Mohamed Khalil Jelassi
En parallèle, Mohamed Khalil Jelassi a fait part des initiatives du conseil de la presse : « Nous avons appelé à la mise en place d’une commission nationale de lutte contre la désinformation, de lutte contre ce système de désinformation. Elle réunirait des sociologues, des informaticiens, des experts en médias, en information. »
Un autre problème soulevé lors de la conférence : la Tunisie n’est pas un pays avec une grande culture numérique : s’il compte 9 millions d’utilisateurs sur une population de 12 millions, la confiance placée en internet et les réseaux sociaux reste ténue, et les habitudes de vérification de l’information ne sont pas forcément ancrées dans les habitudes des Tunisiens. En ce sens, une régulation semble d’autant plus nécessaire. Mais quelle forme doit, et peut-elle prendre ?
Quelle régulation ? A quelle échelle ? Comment se prémunir ?
« Il faut vraiment avoir une instance à l’échelle internationale pour, d’une part, réguler les diffusions et la publication de ces informations non crédibles et non correctes. Aussi, il faut des lois qui verbalisent les gens ou qui verbalisent les institutions qui diffusent ces informations non crédibles. », a plaidé Imed Hanana, ex-Président de l’association tunisienne pour l’intelligence artificielle (ATIA).
L’échelle internationale ou régionale semble être la plus pertinente. Les géants du web ont l’habitude de ne s’entretenir, qu’avec les unions, à l’instar de l’Union Européenne. Un choix qui s’explique par une simple raison : une instance regroupant plusieurs pays représente un plus grand nombre d’utilisateurs, et devient donc significative pour les GAFAM (Google, Amazon, Facebook, Apple et Microsoft). Néanmoins, que peut faire la Tunisie sur son sol ?

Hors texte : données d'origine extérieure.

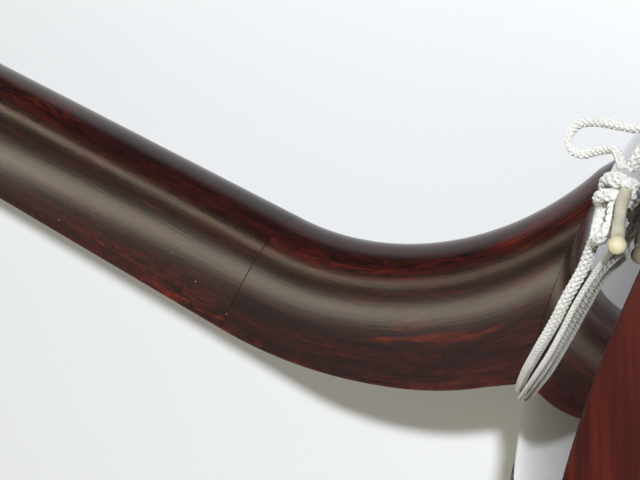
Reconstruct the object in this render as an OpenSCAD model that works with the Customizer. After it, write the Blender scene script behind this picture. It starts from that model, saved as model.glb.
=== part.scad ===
// Three-string lute with a square wooden body and a neck that comes apart in three pieces.
// It lies on its arm rest, knee side up. +X runs to the tail, -Y is the string side, +Z is up.
// The origin is the middle of the arm rest's flat outer face. All sizes are in millimetres.

/* [Body] */
// Length of the body along the neck
body_len = 196; // [188:1:204]
// Width of the body across the strings
body_w = 182; // [174:1:190]
// Depth of the body walls from rim to rim
body_depth = 95; // [90:1:100]
// Radius of each wall in plan
plan_r = 300; // [260:5:400]
// How far each wall bulges between its rims
barrel_rise = 9.5; // [6:0.5:11]
// Thickness of the walls
wall_t = 9; // [7:0.5:12]
// Thickness of the skins
skin_t = 0.8; // [0.5:0.1:1]
// How far the skins are folded down over the walls
skin_fold = 6; // [3:0.5:8]

/* [Neck] */
// Width of the neck at the body
neck_w_low = 27.7; // [26:0.1:30]
// Width of the neck at the nut
neck_w_high = 25; // [23:0.1:27]
// Depth of the neck
neck_depth = 27; // [24:0.5:29]
// Distance from the body to the nut
neck_len = 625; // [600:5:640]
// Distance from the body to the lower joint
lower_joint = 55; // [50:1:80]
// Length of the middle neck piece
middle_len = 283; // [260:1:290]
// How far the neck leans back from the body, in degrees
lean = 2.5; // [1.5:0.1:3]

/* [Fittings] */
// Thickness of the arm rest over the middle of the wall
rest_t = 5; // [4:0.5:6]
// Length of the arm rest
rest_len = 145; // [120:1:150]
// Diameter of the thick tie cord
cord_d = 1.5; // [1:0.1:2.5]
// Diameter of the thin tie cord
thin_cord_d = 0.7; // [0.6:0.1:1.2]

/* [Hidden] */
$fn = 96;
HULL_FN = 32;
half_l = body_len / 2;
half_w = body_w / 2;
half_d = body_depth / 2;
body_z = half_w + rest_t;
barrel_r = (half_d * half_d + barrel_rise * barrel_rise) / (2 * barrel_rise);
waist_r = plan_r - barrel_r;
end_axis = plan_r - half_l;
side_axis = plan_r - half_w;
// Adjoining walls meet in a plane: z = mitre_slope * x - mitre_drop, from the body's centre
mitre_slope = end_axis / side_axis;
mitre_drop = (side_axis * side_axis - end_axis * end_axis) / (2 * side_axis);
skin_y = -half_d - skin_t;

// Neck root: the fingerboard drops and the back sweeps out in two arcs, seen from the side
drop_r = 101;
drop_start = -55;
hook = 2.05;
hook_start = -20;
hook_end = 3;
sweep_r = 56;
sweep_start = -54;
root_tip_y = 66;
root_front_y = 20.4;
section_power = 2.5;
section_steps = 24;
root_step = 3;
wall_gap = 0.04;
tang_w = 18;
tang_d = 14;
tang_y = 27;
tang_len = 223;
tenon_len = 24;
tenon_w = 10;
tenon_d = 12;
tenon_y = 7;
fit_gap = 0.1;

// Head: a band between two arcs, with a slot for the strings
head_join = 612;
head_bend_x = -640;
head_front_r = 210;
head_back_r = 241;
head_front_y = 1;
head_turn = 47.8;
head_w = 34;
slot_w = 11;
slot_x = [-634, -718];
nut_top_y = -1.6;
nut_x = -628;

// Pegs: where each crosses the head and which way its handle points
peg_x = [-655, -680, -705];
peg_y = [12.5, 15.5, 20];
peg_side = [-1, 1, -1];
peg_r_handle = 6;
peg_r_tip = 5;
peg_gap = 0.05;
seat_t = 1.2;
handle_r = [6.8, 9.6];
string_hole_r = 0.8;
string_hole_z = [-3.6, 0, 3.6];
nut_notch_z = [0, 8];
nut_notch_w = 0.8;

function unit(v) = v / norm(v);

// A point of the neck's own frame, where y = 0 is the fingerboard, in the part's frame
function from_neck(p) = [
    -half_l + p[0] * cos(lean) + (p[1] - half_d) * sin(lean),
    -p[0] * sin(lean) + (p[1] - half_d) * cos(lean),
    body_z + p[2]];

// Children are drawn in the neck's own frame
module in_neck() {
    translate([-half_l, 0, body_z]) rotate([0, 0, -lean]) translate([0, -half_d, 0]) children();
}

// A smooth line through hand-chosen points
function blend_point(a, b, c, d, t) = 0.5 * ((2 * b) + (c - a) * t
    + (2 * a - 5 * b + 4 * c - d) * t * t + (3 * b - a - 3 * c + d) * t * t * t);
function smooth(p, steps) = let (last = len(p) - 1) [
    for (i = [0 : last - 1]) for (k = [0 : steps - 1])
        blend_point(p[max(i - 1, 0)], p[i], p[i + 1], p[min(i + 2, last)], k / steps),
    p[last]];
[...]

Au cours des débats, la perspective d’une addition législative n’était pas perçue comme la solution optimale. De plus, concrètement, il est difficile d’interpeller ou de repérer les personnes responsables de pollution informationnelle, du fait de la volatilité des flux sur internet. D’autre part, introduire une régulation légale soulève d’autres enjeux : « Il faut que la réglementation établisse un équilibre entre, d’une part, la lutte contre la pollution informationnelle, et d’autre part, la garantie de la liberté d’expression et de la liberté de la presse », a avertit à ce propos Karim Rezgui.
Ainsi, la réponse serait peut-être ailleurs, en insistant sur l’éducation, à la fois à travers des programmes destinés aux plus jeunes, mais aussi en direction des générations les plus avancées. Le but ? Insuffler une culture numérique et permettre l’adoption de réflexes nécessaires pour se prémunir, individuellement, des effets de la désinformation.
Quelle place pour les journalistes ?
Organisée par des acteurs de la presse, la conférence a naturellement posé la question sur le rôle des journalistes. Si la présence de l’IA peut effrayer les professionnels du journalisme, cette évolution technologique redéfinit leur place, et leur permet de contribuer d’une autre façon. Très suivie, la guerre entre l’Iran et Israël a donné lieu à de nombreuses fake news, propagées par des internautes, à l’instar d’une fausse manifestation pro iranienne au Sénégal, ou même par des gouvernements, lorsque les Etats-Unis ont montré de fausses images concernant les frappes américaines sur les sites nucléaires iraniens, démenties plus tard par CNN.

Walid Mejri
« Il y a deux techniques pour lutter contre la pollution informationnelle : le debunking et le prebanking », a indiqué Walid Mejri, directeur du média numérique Al-Qatiba, qui agit fortement contre la désinformation. Le debunking consiste à démentir a posteriori, une fois qu’une fausse information a été propagée. Le prebanking, à l’inverse, intervient en amont, et ce de plusieurs manières. La première étant de se baser sur les faits, et de délivrer des informations justes et sourcées. La deuxième repose quant à elle sur la logique, et se fonde sur l’explication des méthodes de la pollution informationnelle. La troisième porte le nom d’inoculation, et a pour principe de faire faire l’expérience aux internautes de la désinformation, à petites doses, pour qu’ils puissent en comprendre les mécaniques, et s’en protéger. Ainsi, le journaliste doit trouver une nouvelle place, et s’insérer dans l’écosystème numérique.
Seul problème, les rédactions tunisiennes manquent de moyens, et la majorité d’entre elles ne peuvent pas se doter d’une cellule de fact checking, et donc travailler constamment à la lutte contre la pollution informationnelle. Le chemin de la réinvention du rôle de la presse tunisienne est semé d’embûches.